The extensive refurbishment of the museum was also the reason for lifting the reflecting telescope. “With a hook height of 41 metres and equipped with 1.5 tonnes of ballast, the MK 88 had to lift the telescope out of the dome from a distance of 39 metres,” recalls Matthias Bulisch, Branch Manager of Treffler in Munich. In addition to a great deal of dexterity during the lift, the positioning of the crane was also no mean feat: due to the fact that the courtyard has a basement, a suitable load-bearing site had to be found in the museum courtyard.

The reason for lifting the reflecting telescope was also the extensive refurbishment of the museum. In October 2022, the second part of the exhibition building, which also includes the eastern observatory, was cleared out. The telescope was moved to the depot to protect it from construction site dust and potential vibrations that would interfere with the sensitive optics. While it is in storage, the museum staff are using the time to renew the coating on the mirrors – maintenance that is required on a regular basis.

It will be 2028 before visitors to the observatory have another opportunity to look through the telescope into the vastness of space. By then the museum will celebrate its 125th anniversary and the refurbishment will be complete. Perhaps a Liebherr crane will be used again until then.

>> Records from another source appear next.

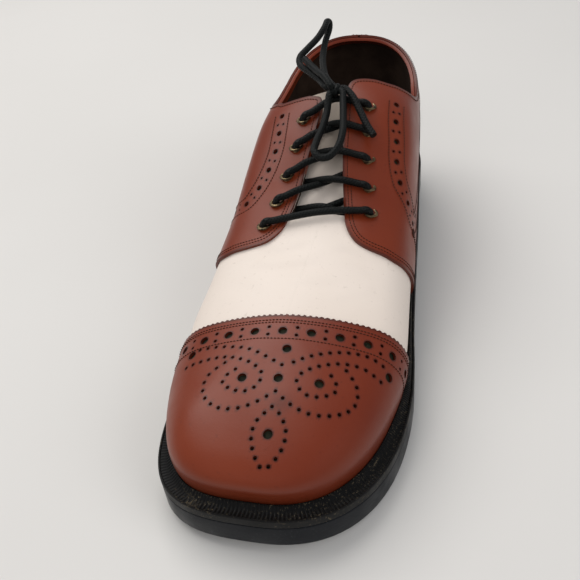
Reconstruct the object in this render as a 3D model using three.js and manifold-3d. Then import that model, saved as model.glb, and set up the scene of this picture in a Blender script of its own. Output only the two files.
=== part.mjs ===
// Spectator shoe for the left foot: straight toe cap, open lacing, storm welt and low heel.
// Lengths are in millimetres. The toe points to -Y, the outer side of the foot to +X, the floor is Z = 0.
import * as THREE from 'three';
import { mergeVertices } from 'three/addons/utils/BufferGeometryUtils.js';
import Module from 'manifold-3d';

const wasm = await Module();
wasm.setup();

// Driving sizes of the bottom
const LENGTH = 305;
const BALL_WIDTH = 112;
const HEEL_WIDTH = 79;
const HEEL_HEIGHT = 13;
const HEEL_LENGTH = 78;
const SOLE_THICKNESS = 12;
const WELT_THICKNESS = 4.5;
const WELT_LEDGE = 8;
const WELT_BEAD = 2.2;
const TOE_SPRING = 6.5;
const INSOLE_COVER = 2.5;

// Driving sizes of the upper
const INSTEP_RISE = 80;
const COLLAR_RISE = 70;
const WALL = 1.8;
const OVERLAY = 1.3;
const CAP_LENGTH = 85;
const THROAT_WIDTH = 26;
const TONGUE_THICKNESS = 2.4;
const TONGUE_WIDTH = 50;

// Driving sizes of the lacing
const EYELET_BORE = 2.3;
const EYELET_WALL = 0.4;
const EYELET_RIM = 3.9;
const EYELET_CROWN = 0.75;
const LACE = 3.5;

// Clearance between neighbouring pieces
const GAP = 0.3;

// Sides of the sole between the toe's arc and the heel's arc. at is the share of the length from the
// toe; inner and outer are shares of a width that changes from the ball's to the heel's as mix grows.
const SOLE_SIDES = [
  { at: 0.27, inner: 0.542, outer: 0.445, mix: 0.0 },
  { at: 0.32, inner: 0.541, outer: 0.436, mix: 0.0 },
  { at: 0.39, inner: 0.536, outer: 0.429, mix: 0.1 },
  { at: 0.47, inner: 0.534, outer: 0.437, mix: 0.3 },
  { at: 0.55, inner: 0.529, outer: 0.450, mix: 0.5 },
  { at: 0.63, inner: 0.523, outer: 0.468, mix: 0.7 },
  { at: 0.71, inner: 0.528, outer: 0.486, mix: 0.9 },
  { at: 0.81, inner: 0.525, outer: 0.477, mix: 1.0 },
];
const TOE_ROUNDNESS = { inner: 3.2, outer: 2.35 };
const HEEL_ROUNDNESS = { inner: 2.4, outer: 2.4 };

// Underside of the sole: the forepart is flat between these shares, the heel starts at the last one.
const TREAD_START = 0.17;
const TREAD_END = 0.39;
const ARCH_END = 0.76;

// Sections of the upper, toe to heel. ridge is its height above the welt as a share of the instep's
// rise, axis the ridge's place as a share of the ball's width. Each side has its ledge (a share of the
// welt's), the belly's bulge (a share of the same), and its shoulder as shares of half width and height.
const FORM = [
  { at: 0.00, ridge: 0.180, axis: -0.053,
    ledge: [1.28, 1.28], belly: [0.16, 0.16], out: [0.88, 0.88], up: [0.80, 0.80] },
  { at: 0.06, ridge: 0.315, axis: -0.053,
    ledge: [1.22, 1.28], belly: [0.22, 0.20], out: [0.84, 0.84], up: [0.79, 0.79] },
  { at: 0.12, ridge: 0.410, axis: -0.053,
    ledge: [1.14, 1.20], belly: [0.30, 0.20], out: [0.81, 0.81], up: [0.77, 0.77] },
  { at: 0.19, ridge: 0.461, axis: -0.053,
    ledge: [0.98, 1.05], belly: [0.38, 0.22], out: [0.79, 0.79], up: [0.77, 0.77] },
  { at: 0.27, ridge: 0.492, axis: -0.053,
    ledge: [0.84, 0.78], belly: [0.42, 0.24], out: [0.80, 0.79], up: [0.78, 0.78] },
  { at: 0.36, ridge: 0.542, axis: -0.035,
    ledge: [0.78, 0.62], belly: [0.48, 0.26], out: [0.83, 0.80], up: [0.80, 0.80] },
  { at: 0.43, ridge: 0.612, axis: -0.010,
    ledge: [0.76, 0.56], belly: [0.52, 0.28], out: [0.87, 0.83], up: [0.82, 0.82] },
  { at: 0.50, ridge: 0.682, axis: 0.010,
    ledge: [0.72, 0.52], belly: [0.54, 0.30], out: [0.90, 0.86], up: [0.83, 0.84] },
  { at: 0.57, ridge: 0.819, axis: 0.020,
    ledge: [0.66, 0.52], belly: [0.52, 0.30], out: [0.93, 0.88], up: [0.82, 0.85] },
  { at: 0.64, ridge: 0.942, axis: 0.020,
    ledge: [0.60, 0.54], belly: [0.46, 0.30], out: [0.95, 0.91], up: [0.81, 0.85] },
  { at: 0.70, ridge: 0.975, axis: 0.015,
    ledge: [0.56, 0.56], belly: [0.40, 0.30], out: [0.95, 0.93], up: [0.80, 0.83] },
  { at: 0.81, ridge: 0.995, axis: -0.027,
    ledge: [0.54, 0.60], belly: [0.34, 0.28], out: [0.94, 0.93], up: [0.80, 0.80] },
  { at: 1.00, ridge: 0.995, axis: -0.027,
    ledge: [1.20, 1.20], belly: [0.30, 0.30], out: [0.93, 0.93], up: [0.80, 0.80] },
];
const BELLY_UP = 0.34;

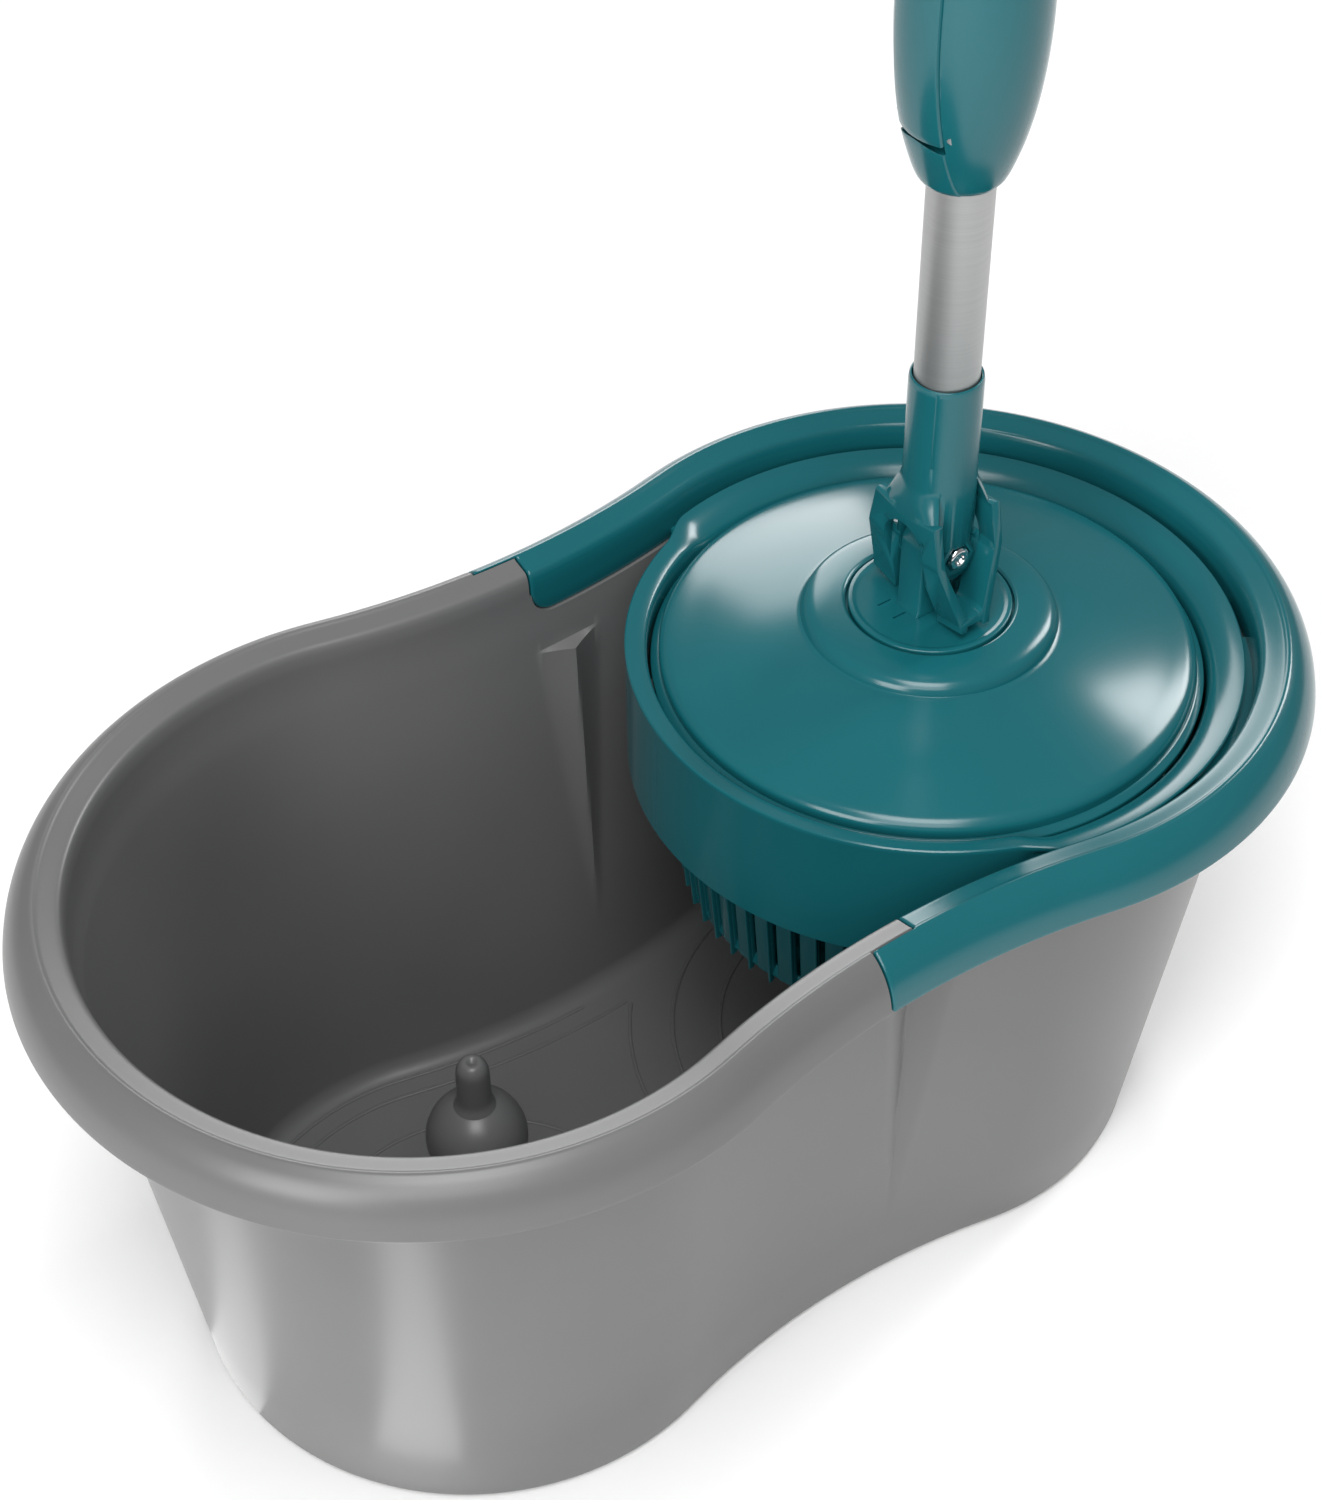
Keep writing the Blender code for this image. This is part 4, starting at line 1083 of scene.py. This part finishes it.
# The channel between funnel and cover is crossed by four gaps: start and end of each bar in degrees
CHANNEL_BARS = ((-106, -83.4), (-72.6, -31.4), (-20.6, 20.6), (31.4, 72.6), (83.4, 106))


class SPINMOP_OT_collar(bpy.types.Operator):
    """The teal cover on the rear rim, and the funnel with its lip, flange and channel"""

    bl_idname = "spin_mop.collar"
    bl_label = "Spinner collar"

    def execute(self, context):
        bm = bmesh.new()
        for start, end in CHANNEL_BARS:
            arc_plate(bm, (89.3 * MM, 97.6 * MM), (165.6 * MM, 167.2 * MM), start, end)
        bmesh.ops.recalc_face_normals(bm, faces=bm.faces)
        for piece in (cover_mesh("collar_cover"), lip_mesh("collar_funnel"),
                      mesh_object("collar_channel", bm, "teal_plastic")):
            finish_piece(piece, "bucket_body", "teal_plastic", "spinner_collar")
        return {"FINISHED"}


class SPINMOP_OT_posts(bpy.types.Operator):
    """The ball post of the wash bowl, and the pin on its top"""

    bl_idname = "spin_mop.posts"
    bl_label = "Posts"

    def execute(self, context):
        ball = []
        for i in range(33):
            angle = math.radians(66 - 116 * i / 32)
            ball.append((15.4 * math.cos(angle), 61 + 15.4 * math.sin(angle)))
        flare = ((11.2, 46.2), (12.4, 38.0), (15.2, 27.0), (20.5, 14.0), (27.0, 6.0), (34.0, 2.7))
        profile = [(0.0, 75.0), (5.0, 75.0), (5.6, 75.3)] + ball[1:-2] + smooth_curve(flare, 5) + [(0.0, 2.7)]
        turned_piece("wash_ball_post", profile, "grey_plastic", "bucket_body", "wash_post", WASH_X)
        top = node_box("wash_pin")[1].z / MM
        dome = smooth_curve((
            (0.0, top - 1.0), (1.0, top - 0.55), (1.9, top - 0.05), (3.1, top - 0.35), (4.2, top - 1.6),
            (4.85, top - 3.3), (5.1, top - 6.0)), 4)
        profile = dome + [(5.15, 79.0), (5.3, 77.2), (5.9, 76.0), (6.4, 75.0), (0.0, 74.0)]
        turned_piece("wash_centre_pin", profile, "grey_plastic", "bucket_body", "wash_pin", WASH_X, 64)
        return {"FINISHED"}


class SPINMOP_OT_basket(bpy.types.Operator):
    """The spinner basket: a floor with a cone, a ring of finned bars, its top band and its centre cap"""

    bl_idname = "spin_mop.basket"
    bl_label = "Spinner basket"

    def execute(self, context):
        look = context.scene.spin_mop_spinner
        target = ("teal_plastic", "basket_body", "basket")
        low, high = node_box("basket")
        foot = low.z / MM
        profile = rounded([
            (0.0, 151.8), (8.6, 151.8, 1.5), (11.6, 148.0, 2.0), (15.6, foot + 13.0, 6.0),
            (22.0, foot + 2.4, 5.0), (66.0, foot + 2.4, 2.0), (70.4, foot + 5.6, 1.0),
            (71.2, foot + 5.6, 0.5), (72.6, foot + 2.2, 1.5),
            (70.2, foot, 1.2), (20.0, foot, 1.0), (13.2, foot - 5.8, 1.0), (10.2, foot - 5.8, 0.4),
            (10.2, 118.0), (8.2, 148.8), (0.0, 148.8),
        ])
        turned_piece("basket_base", profile, *target, steps=168)
        top = high.z / MM
        band = rounded([
            (77.4, top, 0.5), (80.4, top, 1.5), (82.5, top - 1.4, 0.8), (82.4, top - 3.4, 0.7),
            (80.2, top - 4.6, 1.0), (79.6, 157.0, 0.8), (77.4, 156.6, 0.6),
        ])
        turned_piece("basket_rim", band, *target, steps=168)
        bars = bar_wheel_plan("basket_bars", "teal_plastic").grow(
            Count=look.bars, Foot_Radius=71.2 * MM, Head_Radius=78.4 * MM, Foot_Height=low.z + 1.6 * MM,
            Head_Height=159 * MM, Depth=1.9 * MM, Width=look.bar_width, Corner=0.4 * MM, Centre=SPIN_X,
        )
        fins = bar_wheel_plan("basket_fins", "teal_plastic").grow(
            Count=look.bars, Foot_Radius=72.2 * MM, Head_Radius=79.3 * MM, Foot_Height=low.z - 0.4 * MM,
            Head_Height=158 * MM, Depth=look.fin_depth, Width=look.fin_width, Corner=0.3 * MM, Centre=SPIN_X,
            Start_Angle=0.035,
        )
        for piece in (bars, fins):
            finish_piece(piece, "basket_body", "teal_plastic", "basket")
        foot = node_box("basket_cap")[0].z / MM
        cap = [(0.0, foot + 10.0), (4.8, foot + 10.0, 4.0), (8.6, foot + 4.0, 2.0)]
        cap += [(9.3, foot, 0.3), (0.0, foot)]
        turned_piece("basket_centre_cap", rounded(cap), "teal_plastic", "basket_body", "basket_cap", steps=64)
        return {"FINISHED"}


class SPINMOP_OT_plate(bpy.types.Operator):
    """The domed mop plate with its raised centre"""

    bl_idname = "spin_mop.plate"
    bl_label = "Mop plate"

    def execute(self, context):
        edge = node_box("mop_plate")[1].x / MM - SPIN_X / MM
        centre = smooth_curve((
            (25.0, 188.35), (25.6, 188.75), (26.4, 188.8), (30.0, 188.45), (33.4, 187.85), (35.5, 187.15),
            (36.9, 186.15), (37.7, 184.95), (38.1, 183.9)), 5)
        dome = smooth_curve((
            (38.6, 183.62), (46.0, 182.15), (54.0, 180.3), (62.0, 178.2), (70.0, 175.9), (74.5, 174.6),
            (77.4, 173.6), (79.0, 172.5), (edge - 0.15, 171.2), (edge, 169.9)), 5)
        profile = centre + dome + [
            (edge, 166.6), (edge - 0.5, 165.9), (edge - 1.6, 165.9), (edge - 2.2, 166.6), (edge - 2.6, 170.6),
            (72.0, 173.2), (60.0, 176.6), (43.0, 180.2), (36.6, 182.0), (34.0, 185.0), (27.3, 186.2),
            (27.3, 164.7), (22.5, 164.7), (22.5, 185.8), (24.75, 185.8),
        ]
        turned_piece("mop_dome", profile, "teal_plastic", "mop_head", "mop_plate", steps=256, sharp=38.0)
        return {"FINISHED"}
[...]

The Treffler MK 88 carefully lifts the Goerz telescope from the observatory of the Deutsches Museum into the transport vehicle. Image: Bernhard Thaler

The telescope from Berlin-based company Goerz was originally designed for an expedition by the observatory of the Königlich Technische Hochschule Berlin and Goerz. The occasion: the observation of the total solar eclipse on 21 August 1914 in Sandnessøen on the Norwegian island of Alsta. However, the expedition was cancelled due to the outbreak of the First World War. Since the opening of the Deutsches Museum on Museum Island in 1925, the Goerz telescope has been the main instrument in the Deutsches Museum’s East Observatory.